According to its commemorative plaque, it is meant to "[pay] tribute to the courageous settlers who on April 22, 1889" as well as "present day pioneers who, through their untiring dedication to this project, have immortalized a defining moment in [Oklahoma]’s epic creation".

== History ==
Paul Moore completed the sculpture in 2019; it took over 20 years to complete the project.

In October 2020, the National Sculpture Society awarded Moore the Medal of Honor for his work, praising the "quality of sculpture" as well as his "extraordinary [talent]".

=== Protests ===

==== July 11, 2020 ====
On July 11, 2020, the local Society to Protect Indigenous Rights and Treaties (SPIRIT) held a sit-in at the land run monument. This occurred days after the Supreme Court's McGirt v. Oklahoma decision, on July 9, 2020. The peaceful protest called attention to the monuments' erasure of the Muscogee Nation and Oklahoma's Native American history. The event was co-sponsored by Oklahoma City's Black Lives Matter chapter. Whites Against Racism also joined to "help provide a shield against anyone who might try to disrupt the meeting", which occurred when a group of all-white counter-protestors attempted to disrupt the event.

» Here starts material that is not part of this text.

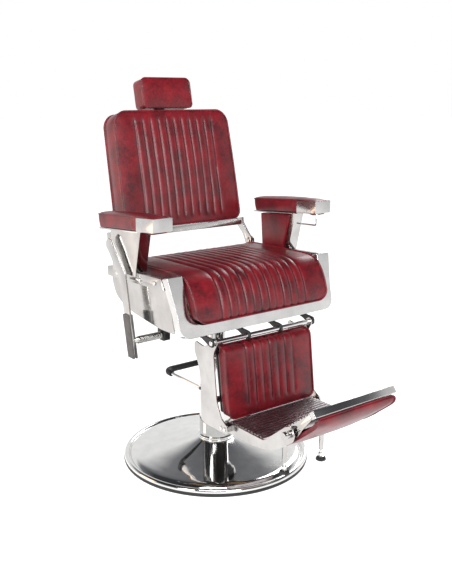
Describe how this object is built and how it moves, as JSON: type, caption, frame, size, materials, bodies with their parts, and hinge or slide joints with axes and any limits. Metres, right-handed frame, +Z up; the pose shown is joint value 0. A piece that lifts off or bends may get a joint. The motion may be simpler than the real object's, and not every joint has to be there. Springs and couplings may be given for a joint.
{
  "type": "hydraulic barber chair",
  "caption": "Reclining barber chair on a hydraulic pedestal, with channelled upholstery, a sliding headrest, metal-capped armrests and a leg rest whose foot flap turns over.",
  "frame": {"origin": "centre of the round base on the floor it stands on", "axes": "+Z up; the sitter faces -Y; +X is the sitter's left"},
  "size_m": [0.652, 0.9393, 1.1861],
  "materials": {
    "chrome": "polished",
    "stainless_steel": "brushed stainless",
    "oxblood_leatherette": "mottled oxblood faux leather",
    "black_rubber": "black",
    "black_paint": "satin black",
    "plywood": "plywood",
    "grey_grip": "dark grey"
  },
  "bodies": {
    "base": {"base_cover": "chrome", "base_rubber_ring": "black_rubber", "base_ballast": "black_paint", "base_bolts": "stainless_steel", "pump_cylinder": "black_paint", "column_cover": "chrome", "column_collar": "chrome", "column_cap": "chrome", "pedal_lugs": "black_paint"},
    "pedal": {"pedal_yoke": "chrome", "pedal_tread": "black_rubber"},
    "lift": {"lift_ram": "chrome", "piston_seal": "black_rubber"},
    "seat": {"swivel_hub": "black_paint", "mount_bolts": "stainless_steel", "seat_frame": "black_paint", "side_plate_left": "stainless_steel", "side_plate_right": "stainless_steel", "side_rail_left": "stainless_steel", "side_rail_right": "stainless_steel", "rail_screws": "chrome", "front_arch": "stainless_steel", "seat_board": "plywood", "seat_cushion": "oxblood_leatherette", "armrest_bracket_left": "stainless_steel", "armrest_bracket_right": "stainless_steel", "armrest_panels": "oxblood_leatherette", "armrest_pad_left": "oxblood_leatherette", "armrest_pad_right": "oxblood_leatherette", "armrest_caps": "stainless_steel", "towel_rail": "chrome", "recline_hinges": "stainless_steel", "leg_rod": "chrome", "lever_block": "black_paint", "lever_spring": "stainless_steel"},
    "back": {"back_frame": "stainless_steel", "back_trim": "chrome", "back_cushion": "oxblood_leatherette", "back_shell": "oxblood_leatherette", "headrest_clamp": "stainless_steel"},
    "headrest": {"headrest_post": "stainless_steel", "headrest_cushion": "oxblood_leatherette"},
    "legrest": {"leg_plate_left": "stainless_steel", "leg_plate_right": "stainless_steel", "leg_tubes": "stainless_steel", "calf_board": "plywood", "calf_cushion": "oxblood_leatherette", "foot_cheek_left": "stainless_steel", "foot_cheek_right": "stainless_steel", "foot_frame": "stainless_steel", "foot_bolts": "chrome", "foot_tread": "stainless_steel"},
    "flap": {"flap_tread": "stainless_steel", "flap_trim": "stainless_steel", "flap_cushion": "oxblood_leatherette", "flap_sides": "chrome"},
    "levelling_foot_left": {"levelling_foot_left": "black_rubber"},
    "levelling_foot_right": {"levelling_foot_right": "black_rubber"},
    "lever": {"recline_lever": "stainless_steel", "lever_grip": "grey_grip"}
  },
  "joints": [
    {"name": "pedal_pump", "type": "hinge", "parent": "base", "child": "pedal", "pos_m": [0, -0.025, 0.251], "axis": [-1, 0, 0], "range_deg": [0, 20], "stiffness_Nm_per_rad": 30, "springref_deg": -8.59},
    {"name": "lift", "type": "slide", "parent": "base", "child": "lift", "axis": [0, 0, 1], "range_m": [-0.1, 0.06]},
    {"name": "swivel", "type": "hinge", "parent": "lift", "child": "seat", "pos_m": [0, 0, 0.46], "axis": [0, 0, 1], "continuous": true},
    {"name": "recline", "type": "hinge", "parent": "seat", "child": "back", "pos_m": [0, 0.15, 0.655], "axis": [-1, 0, 0], "range_deg": [0, 50]},
    {"name": "headrest_height", "type": "slide", "parent": "back", "child": "headrest", "axis": [0, 0.2062, 0.9785], "range_m": [0, 0.08]},
    {"name": "leg_rest_swing", "type": "hinge", "parent": "seat", "child": "legrest", "pos_m": [0, -0.232, 0.47], "axis": [-1, 0, 0], "range_deg": [0, 60]},
    {"name": "foot_flap", "type": "hinge", "parent": "legrest", "child": "flap", "pos_m": [0, -0.525, 0.298], "axis": [-1, 0, 0], "range_deg": [0, 180]},
    {"name": "levelling_left", "type": "slide", "parent": "legrest", "child": "levelling_foot_left", "axis": [0, 0, -1], "range_m": [0, 0.012]},
    {"name": "levelling_right", "type": "slide", "parent": "legrest", "child": "levelling_foot_right", "axis": [0, 0, -1], "range_m": [0, 0.012]},
    {"name": "recline_release", "type": "hinge", "parent": "seat", "child": "lever", "pos_m": [-0.29, -0.032, 0.452], "axis": [-1, 0, 0], "range_deg": [0, 12], "stiffness_Nm_per_rad": 8, "springref_deg": -20.05}
  ],
  "couplings": [
    {"joint": "leg_rest_swing", "follows": "recline", "ratio": 1.2}
  ]
}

Choctaw activist Isabella Aiukli Cornell was among the speakers. Like many others, she described a 1st-grade experience of being forced to participate in a land-run reenactment that involved planting a flag on lands to claim it, and stating that even as a child she was aware that the activity "wasn't right". Other speakers described how, as Native American students, they were "made to sit in the school office - usually associated with being in trouble - while the rest of the students participated in the [reenactment] activity", which led to further isolation from their classmates.

Counter-protestors, all of whom were white, "some armed with handguns and two with rifles", arrived in order to protect the monument from being torn down. Although SPIRIT organizers repeatedly stated that they had no intention to tear down the statue, counter-protestors believed "Antifa or Black Lives Matter might show up and attempt" to topple the statue, similar to what occurred with the United Confederate Veterans Memorial statue earlier that month in Seattle. When vandalism did not occur, the counter-protestors heckled the event, particularly once Black Lives Matter-Oklahoma executive director and co-founder Rev. T. Sheri Dickerson began to speak. Nevertheless, no physical violence or vandalism occurred.

==== Other protests ====
In an unknown year, a faculty member with the Zinn Education Project has also protested the statue.

=== Opinions and recommendations ===
Since at least 2020, SPIRIT has collected input from local residents regarding their opinions of the statue and to propose changes for its future. For example, one resident wrote that the statue "feels like a celebration of colonization, of the stealing of Indigenous land and disenfranchisement of [Native] people, and like a whitewashing of history that overlooks how that land came to be open for white settlers". Residents also described what they'd prefer to see added. One recommended the addition of "a space with Native art that celebrates our past, present, and future" with "QR codes that provide more historical context of the removal treaties", while still expressing a preference for Moore's monument to be taken down.

However, overall, SPIRIT "[envisions] a process that would involve Indigenous historians, authors and artists collaborating on a new public monument that would add to the story already being told, not eliminate or replace it" (i.e., a form of cultural counterspeech).